Let’s look at the US Dollar over the last 3.5 years. With the exception of June 2010, when the dollar traded as high as 88.80, the 84/84.50 level has served as stiff resistance. It appears a triple top pattern is being established on the weekly chart over the last three weeks. The horizontal red line shows the dollar’s three failed attempts – Aug. 2010, July 2012 and May 2013 (it seems, so far).
Stochastics are starting to roll over and I’m anticipating a 50% Fibonacci retracement to unfold. This would drag prices under 81.00, where the greenback traded in early 2013. This retracement would put futures under their 20-day and 50-day MAs on the weekly chart… which are kind of a big deal. As of this post, on the daily chart June futures are under their 20-day MA for the first time since May 9th and on the precipice of breaking below the 50-day MA, now just 15 ticks away from current trade.
So, why is the US dollar’s action so closely monitored? Because we’re in the middle of a currency war! Nations around the globe are in a race to weaken their currencies. So far, the Japanese are in the lead, but quick on their tail are a number of European nations. The greenback’s near 7% gain since February 1 only confirms what I’ve said before – the dollar is just the best house in the worst neighborhood.

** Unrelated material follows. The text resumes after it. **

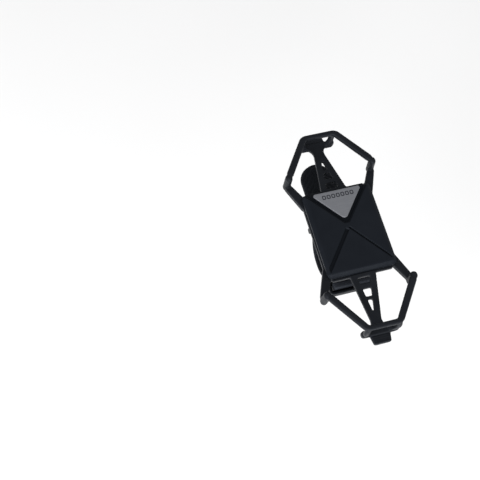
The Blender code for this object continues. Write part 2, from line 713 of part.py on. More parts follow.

With market participants eyeing the possibility of QE3 being tapered off… central bank meetings, GDP figures, payroll data, unemployment figures and perceived inflation levels will be in the limelight in the coming weeks.
As for trade ideas, if you’re not willing to be short the dollar… let’s look to buy commodities and non-US dollar currencies… instruments that typically exhibit an inverse relationship with the greenback. In my opinion, we could see short-term appreciation in energies, metals, cocoa, all European FX crosses (Euro, Swiss and Cable) and commodity currencies (Loonie, Aussie and Kiwi). For specific trading strategies in any of these markets… give me a call or shoot me an e-mail.
As always, I’m here to discuss specifics and give guidance. Give me a call…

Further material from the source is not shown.